- _Task directions_
Of the material below, the lines to be retyped are those from the line containing "clear_scene()" through the line containing "imported = [obj", inclusive; reproduce them exactly.

- _Information given_
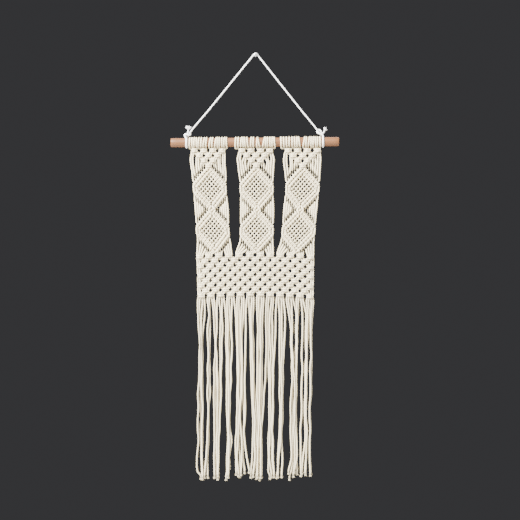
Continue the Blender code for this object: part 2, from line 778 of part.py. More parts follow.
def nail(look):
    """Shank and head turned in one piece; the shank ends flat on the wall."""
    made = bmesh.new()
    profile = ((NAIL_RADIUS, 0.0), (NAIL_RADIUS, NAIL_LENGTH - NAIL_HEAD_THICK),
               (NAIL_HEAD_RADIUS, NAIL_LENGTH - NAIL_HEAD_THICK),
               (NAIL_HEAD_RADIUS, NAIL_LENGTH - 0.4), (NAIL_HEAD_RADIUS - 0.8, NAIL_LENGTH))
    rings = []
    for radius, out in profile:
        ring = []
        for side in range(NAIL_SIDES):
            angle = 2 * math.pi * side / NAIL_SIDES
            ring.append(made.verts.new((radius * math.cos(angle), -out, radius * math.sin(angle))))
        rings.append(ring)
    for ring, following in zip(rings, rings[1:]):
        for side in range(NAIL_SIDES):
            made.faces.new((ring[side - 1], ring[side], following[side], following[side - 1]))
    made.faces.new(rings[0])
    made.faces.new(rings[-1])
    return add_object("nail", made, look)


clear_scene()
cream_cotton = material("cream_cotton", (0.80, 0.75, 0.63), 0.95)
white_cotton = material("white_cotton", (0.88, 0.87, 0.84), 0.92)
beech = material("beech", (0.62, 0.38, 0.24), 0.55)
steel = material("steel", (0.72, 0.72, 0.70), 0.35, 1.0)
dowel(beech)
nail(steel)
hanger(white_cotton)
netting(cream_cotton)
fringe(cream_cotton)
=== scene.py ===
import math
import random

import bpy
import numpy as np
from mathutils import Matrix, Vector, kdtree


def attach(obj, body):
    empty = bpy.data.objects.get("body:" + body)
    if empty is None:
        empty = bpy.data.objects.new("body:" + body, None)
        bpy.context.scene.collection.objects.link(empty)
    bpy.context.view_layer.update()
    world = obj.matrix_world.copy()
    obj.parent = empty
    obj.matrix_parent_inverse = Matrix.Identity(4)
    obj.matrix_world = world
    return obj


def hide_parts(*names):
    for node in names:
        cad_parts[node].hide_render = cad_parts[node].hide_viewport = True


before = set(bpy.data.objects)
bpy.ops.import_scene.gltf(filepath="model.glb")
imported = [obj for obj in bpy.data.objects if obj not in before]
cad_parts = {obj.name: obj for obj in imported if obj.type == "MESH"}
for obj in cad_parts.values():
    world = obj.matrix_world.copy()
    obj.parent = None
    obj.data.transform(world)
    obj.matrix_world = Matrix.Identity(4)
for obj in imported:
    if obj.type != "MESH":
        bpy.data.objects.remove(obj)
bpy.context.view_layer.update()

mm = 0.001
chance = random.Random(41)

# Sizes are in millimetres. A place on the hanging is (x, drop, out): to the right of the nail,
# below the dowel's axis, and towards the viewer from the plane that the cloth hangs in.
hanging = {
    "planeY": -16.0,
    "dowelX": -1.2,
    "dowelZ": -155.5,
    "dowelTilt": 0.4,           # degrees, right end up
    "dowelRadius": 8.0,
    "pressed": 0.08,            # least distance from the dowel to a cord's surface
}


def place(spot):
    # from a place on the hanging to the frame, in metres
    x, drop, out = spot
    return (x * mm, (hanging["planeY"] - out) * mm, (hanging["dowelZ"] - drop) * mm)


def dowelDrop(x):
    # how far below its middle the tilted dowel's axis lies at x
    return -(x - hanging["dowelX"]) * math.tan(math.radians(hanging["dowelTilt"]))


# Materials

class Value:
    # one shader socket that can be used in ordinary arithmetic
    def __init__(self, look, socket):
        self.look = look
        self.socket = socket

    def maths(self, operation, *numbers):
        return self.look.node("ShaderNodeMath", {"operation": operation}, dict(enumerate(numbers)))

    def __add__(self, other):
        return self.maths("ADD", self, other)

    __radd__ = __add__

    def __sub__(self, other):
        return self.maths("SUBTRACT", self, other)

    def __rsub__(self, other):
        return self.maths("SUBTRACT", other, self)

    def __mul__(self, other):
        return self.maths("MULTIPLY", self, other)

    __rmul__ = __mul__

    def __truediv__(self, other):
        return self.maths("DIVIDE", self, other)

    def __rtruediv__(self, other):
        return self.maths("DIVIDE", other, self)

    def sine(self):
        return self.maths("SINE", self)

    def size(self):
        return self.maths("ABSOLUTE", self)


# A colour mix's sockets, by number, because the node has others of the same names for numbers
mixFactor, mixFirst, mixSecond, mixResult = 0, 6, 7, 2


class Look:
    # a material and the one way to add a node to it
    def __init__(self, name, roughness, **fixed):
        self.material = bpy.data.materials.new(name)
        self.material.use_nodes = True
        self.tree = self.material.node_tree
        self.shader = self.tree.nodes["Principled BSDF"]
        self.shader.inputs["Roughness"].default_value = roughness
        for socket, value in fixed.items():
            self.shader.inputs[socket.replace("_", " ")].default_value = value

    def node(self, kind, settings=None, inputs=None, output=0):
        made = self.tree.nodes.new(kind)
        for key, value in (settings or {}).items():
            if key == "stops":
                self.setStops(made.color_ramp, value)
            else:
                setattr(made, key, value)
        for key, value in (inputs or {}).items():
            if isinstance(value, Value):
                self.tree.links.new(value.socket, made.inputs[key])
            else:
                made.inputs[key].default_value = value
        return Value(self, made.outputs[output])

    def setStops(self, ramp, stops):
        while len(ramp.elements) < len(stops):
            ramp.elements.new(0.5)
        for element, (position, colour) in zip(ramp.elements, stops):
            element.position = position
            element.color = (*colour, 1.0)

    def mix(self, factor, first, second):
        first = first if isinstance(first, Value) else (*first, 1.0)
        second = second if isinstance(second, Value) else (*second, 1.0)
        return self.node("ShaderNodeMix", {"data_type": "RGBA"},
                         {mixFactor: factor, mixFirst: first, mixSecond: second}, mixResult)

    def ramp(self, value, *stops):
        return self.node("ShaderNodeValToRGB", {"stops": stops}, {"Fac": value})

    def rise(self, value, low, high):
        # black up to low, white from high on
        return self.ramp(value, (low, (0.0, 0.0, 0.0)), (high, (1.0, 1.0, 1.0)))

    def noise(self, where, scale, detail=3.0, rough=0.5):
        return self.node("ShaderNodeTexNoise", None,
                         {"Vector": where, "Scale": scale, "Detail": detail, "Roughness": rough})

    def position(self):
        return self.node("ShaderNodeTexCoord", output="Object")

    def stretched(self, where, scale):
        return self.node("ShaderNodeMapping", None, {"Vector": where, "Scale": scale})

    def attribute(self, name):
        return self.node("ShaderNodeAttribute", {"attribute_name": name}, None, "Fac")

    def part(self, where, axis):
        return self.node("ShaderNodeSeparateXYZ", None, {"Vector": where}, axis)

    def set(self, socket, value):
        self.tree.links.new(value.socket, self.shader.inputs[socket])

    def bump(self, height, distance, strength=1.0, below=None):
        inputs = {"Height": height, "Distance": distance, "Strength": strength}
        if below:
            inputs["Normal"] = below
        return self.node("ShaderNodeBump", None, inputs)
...
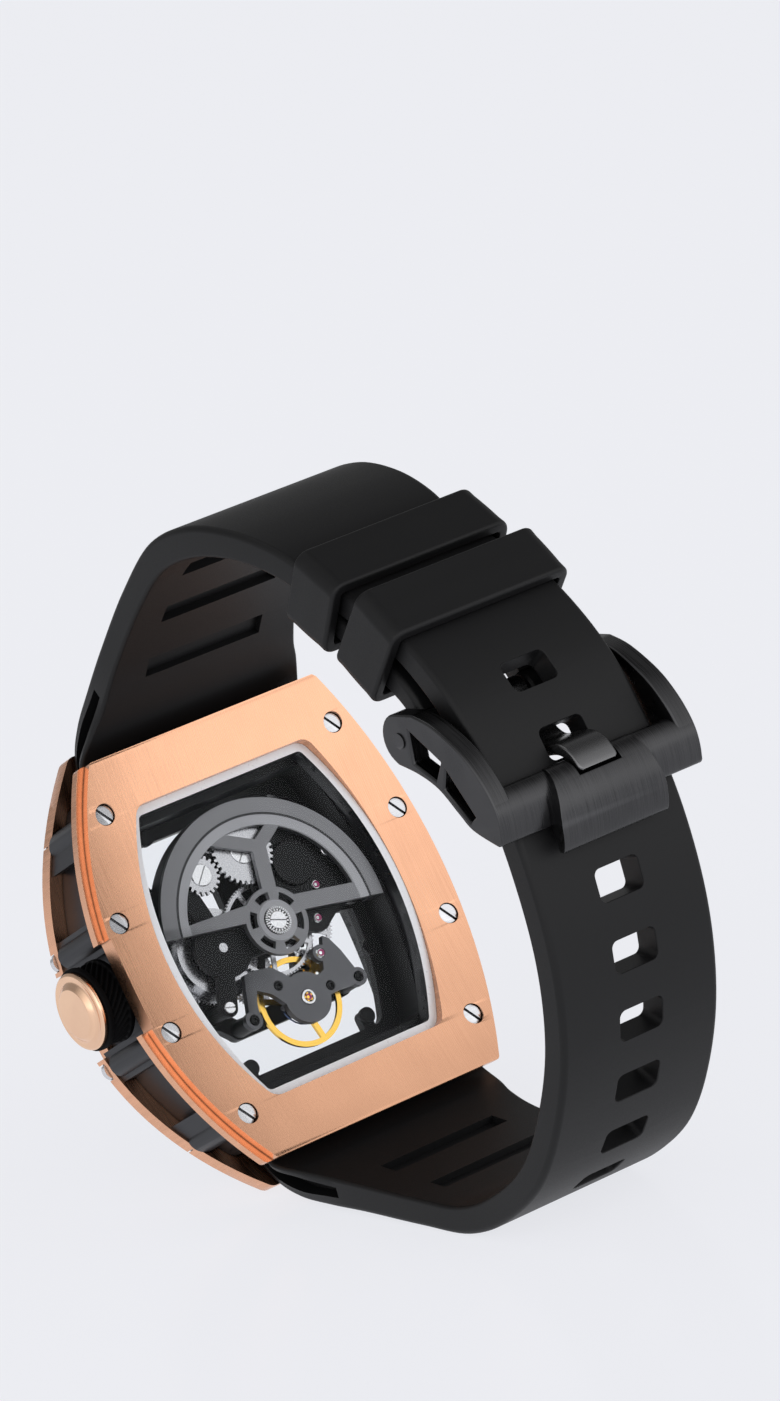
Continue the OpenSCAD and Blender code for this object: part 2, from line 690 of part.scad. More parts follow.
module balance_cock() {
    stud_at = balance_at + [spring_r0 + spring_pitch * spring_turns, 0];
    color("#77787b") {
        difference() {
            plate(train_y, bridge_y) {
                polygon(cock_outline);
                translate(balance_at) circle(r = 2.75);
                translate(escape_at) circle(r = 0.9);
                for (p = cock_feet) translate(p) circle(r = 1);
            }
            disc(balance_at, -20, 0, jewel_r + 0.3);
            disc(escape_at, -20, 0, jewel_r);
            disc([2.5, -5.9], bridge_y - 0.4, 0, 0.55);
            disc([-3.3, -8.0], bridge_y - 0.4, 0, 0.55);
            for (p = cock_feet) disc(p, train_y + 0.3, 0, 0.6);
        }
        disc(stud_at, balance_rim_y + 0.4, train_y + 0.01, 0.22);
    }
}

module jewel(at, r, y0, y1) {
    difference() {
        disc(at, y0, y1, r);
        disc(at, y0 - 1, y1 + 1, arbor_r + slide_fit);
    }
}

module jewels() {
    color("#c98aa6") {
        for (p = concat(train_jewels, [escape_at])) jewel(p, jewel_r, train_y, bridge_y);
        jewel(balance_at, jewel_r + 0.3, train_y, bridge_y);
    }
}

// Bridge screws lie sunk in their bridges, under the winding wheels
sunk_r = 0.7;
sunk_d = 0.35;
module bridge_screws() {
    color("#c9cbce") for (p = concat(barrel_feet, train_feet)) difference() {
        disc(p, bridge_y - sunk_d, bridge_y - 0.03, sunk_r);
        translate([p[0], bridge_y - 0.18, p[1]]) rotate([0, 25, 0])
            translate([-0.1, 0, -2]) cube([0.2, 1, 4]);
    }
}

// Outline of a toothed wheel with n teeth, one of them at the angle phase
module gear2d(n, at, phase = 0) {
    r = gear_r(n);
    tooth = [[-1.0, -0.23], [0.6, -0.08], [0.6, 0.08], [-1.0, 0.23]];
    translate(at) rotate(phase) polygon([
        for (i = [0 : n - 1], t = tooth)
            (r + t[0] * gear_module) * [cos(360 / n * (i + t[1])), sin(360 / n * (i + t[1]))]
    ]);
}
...
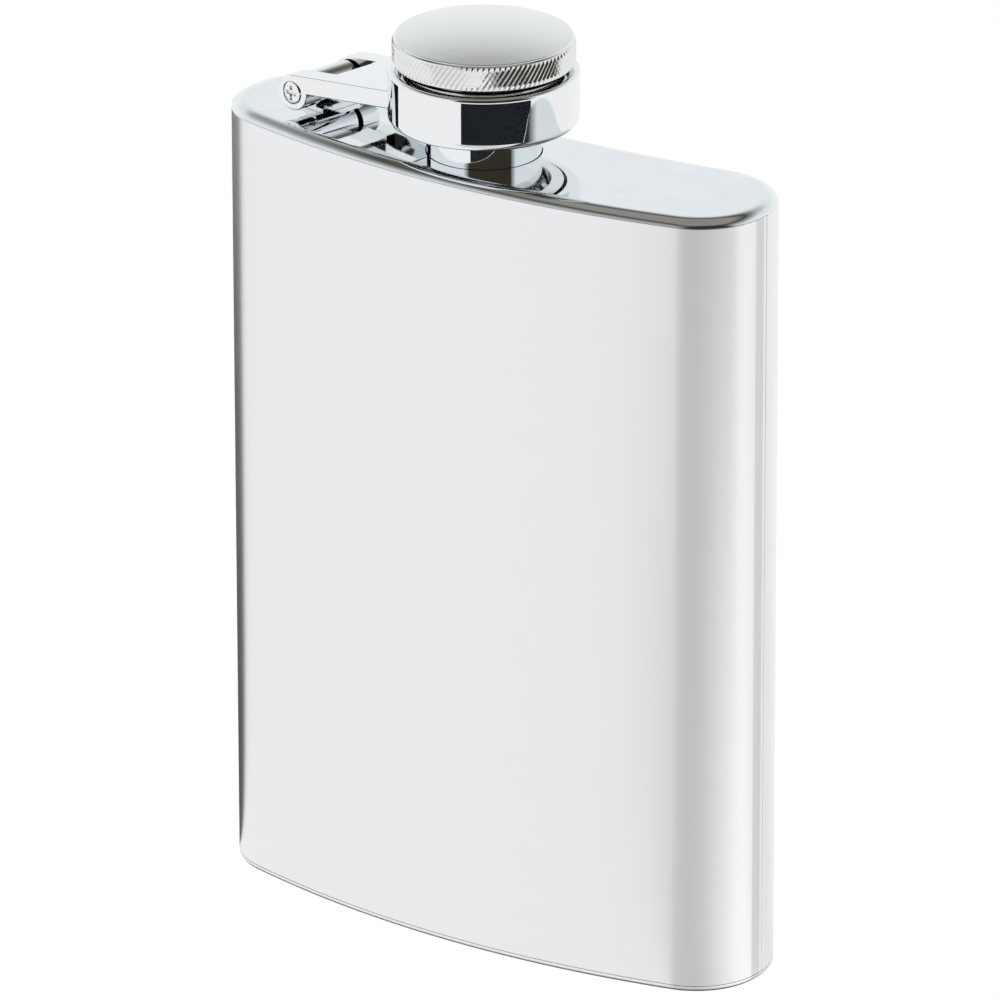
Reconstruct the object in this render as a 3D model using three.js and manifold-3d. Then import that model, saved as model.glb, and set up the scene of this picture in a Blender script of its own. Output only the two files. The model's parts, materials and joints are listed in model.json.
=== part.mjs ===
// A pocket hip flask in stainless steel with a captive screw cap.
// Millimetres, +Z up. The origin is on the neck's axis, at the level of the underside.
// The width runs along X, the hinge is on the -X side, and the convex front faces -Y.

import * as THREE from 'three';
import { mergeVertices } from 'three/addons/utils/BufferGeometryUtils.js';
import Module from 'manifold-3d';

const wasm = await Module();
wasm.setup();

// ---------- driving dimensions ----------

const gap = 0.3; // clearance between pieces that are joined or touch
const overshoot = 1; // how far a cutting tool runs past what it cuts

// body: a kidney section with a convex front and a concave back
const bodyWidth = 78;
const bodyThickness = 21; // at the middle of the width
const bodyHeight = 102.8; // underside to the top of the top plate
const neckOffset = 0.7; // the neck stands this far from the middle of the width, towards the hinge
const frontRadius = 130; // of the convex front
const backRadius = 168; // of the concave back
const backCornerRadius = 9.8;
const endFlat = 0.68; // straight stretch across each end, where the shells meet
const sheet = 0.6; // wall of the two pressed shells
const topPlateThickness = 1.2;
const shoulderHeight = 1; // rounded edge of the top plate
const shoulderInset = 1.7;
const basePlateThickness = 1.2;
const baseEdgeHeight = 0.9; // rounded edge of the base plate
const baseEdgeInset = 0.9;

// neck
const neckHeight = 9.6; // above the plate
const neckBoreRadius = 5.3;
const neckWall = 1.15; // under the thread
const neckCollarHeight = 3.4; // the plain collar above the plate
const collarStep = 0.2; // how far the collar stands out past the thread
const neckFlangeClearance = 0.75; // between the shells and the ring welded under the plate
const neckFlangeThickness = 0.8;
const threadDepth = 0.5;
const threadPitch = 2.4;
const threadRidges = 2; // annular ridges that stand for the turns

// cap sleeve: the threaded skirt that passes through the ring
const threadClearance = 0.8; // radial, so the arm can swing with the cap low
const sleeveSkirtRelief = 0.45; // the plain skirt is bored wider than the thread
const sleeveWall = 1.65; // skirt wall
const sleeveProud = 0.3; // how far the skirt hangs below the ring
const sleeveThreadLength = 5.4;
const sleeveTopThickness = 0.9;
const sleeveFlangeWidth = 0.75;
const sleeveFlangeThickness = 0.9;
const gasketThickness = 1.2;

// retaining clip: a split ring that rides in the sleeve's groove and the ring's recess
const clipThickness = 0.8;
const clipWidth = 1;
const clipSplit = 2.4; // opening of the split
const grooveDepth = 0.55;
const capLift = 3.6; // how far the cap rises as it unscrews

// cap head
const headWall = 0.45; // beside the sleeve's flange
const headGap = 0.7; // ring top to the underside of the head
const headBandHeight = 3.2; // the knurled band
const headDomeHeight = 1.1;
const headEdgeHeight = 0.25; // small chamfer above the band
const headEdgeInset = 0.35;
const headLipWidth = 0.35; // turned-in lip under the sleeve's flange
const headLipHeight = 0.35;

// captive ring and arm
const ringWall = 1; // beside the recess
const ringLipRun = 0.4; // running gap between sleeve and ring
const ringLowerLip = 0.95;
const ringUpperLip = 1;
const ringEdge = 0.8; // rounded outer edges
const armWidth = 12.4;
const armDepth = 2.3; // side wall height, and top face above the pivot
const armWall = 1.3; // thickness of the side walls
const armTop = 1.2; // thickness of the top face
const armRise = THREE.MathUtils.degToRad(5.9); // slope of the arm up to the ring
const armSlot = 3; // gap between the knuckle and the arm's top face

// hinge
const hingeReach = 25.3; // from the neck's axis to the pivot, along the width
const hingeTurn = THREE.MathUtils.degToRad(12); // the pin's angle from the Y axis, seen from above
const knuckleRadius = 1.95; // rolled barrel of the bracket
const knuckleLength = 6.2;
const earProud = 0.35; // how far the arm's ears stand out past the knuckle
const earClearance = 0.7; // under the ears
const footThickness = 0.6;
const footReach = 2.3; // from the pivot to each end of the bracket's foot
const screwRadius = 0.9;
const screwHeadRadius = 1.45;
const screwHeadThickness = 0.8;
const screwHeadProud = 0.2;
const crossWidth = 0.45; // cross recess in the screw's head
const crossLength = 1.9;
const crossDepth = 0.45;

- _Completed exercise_
clear_scene()
cream_cotton = material("cream_cotton", (0.80, 0.75, 0.63), 0.95)
white_cotton = material("white_cotton", (0.88, 0.87, 0.84), 0.92)
beech = material("beech", (0.62, 0.38, 0.24), 0.55)
steel = material("steel", (0.72, 0.72, 0.70), 0.35, 1.0)
dowel(beech)
nail(steel)
hanger(white_cotton)
netting(cream_cotton)
fringe(cream_cotton)
=== scene.py ===
import math
import random

import bpy
import numpy as np
from mathutils import Matrix, Vector, kdtree


def attach(obj, body):
    empty = bpy.data.objects.get("body:" + body)
    if empty is None:
        empty = bpy.data.objects.new("body:" + body, None)
        bpy.context.scene.collection.objects.link(empty)
    bpy.context.view_layer.update()
    world = obj.matrix_world.copy()
    obj.parent = empty
    obj.matrix_parent_inverse = Matrix.Identity(4)
    obj.matrix_world = world
    return obj


def hide_parts(*names):
    for node in names:
        cad_parts[node].hide_render = cad_parts[node].hide_viewport = True


before = set(bpy.data.objects)
bpy.ops.import_scene.gltf(filepath="model.glb")
imported = [obj for obj in bpy.data.objects if obj not in before]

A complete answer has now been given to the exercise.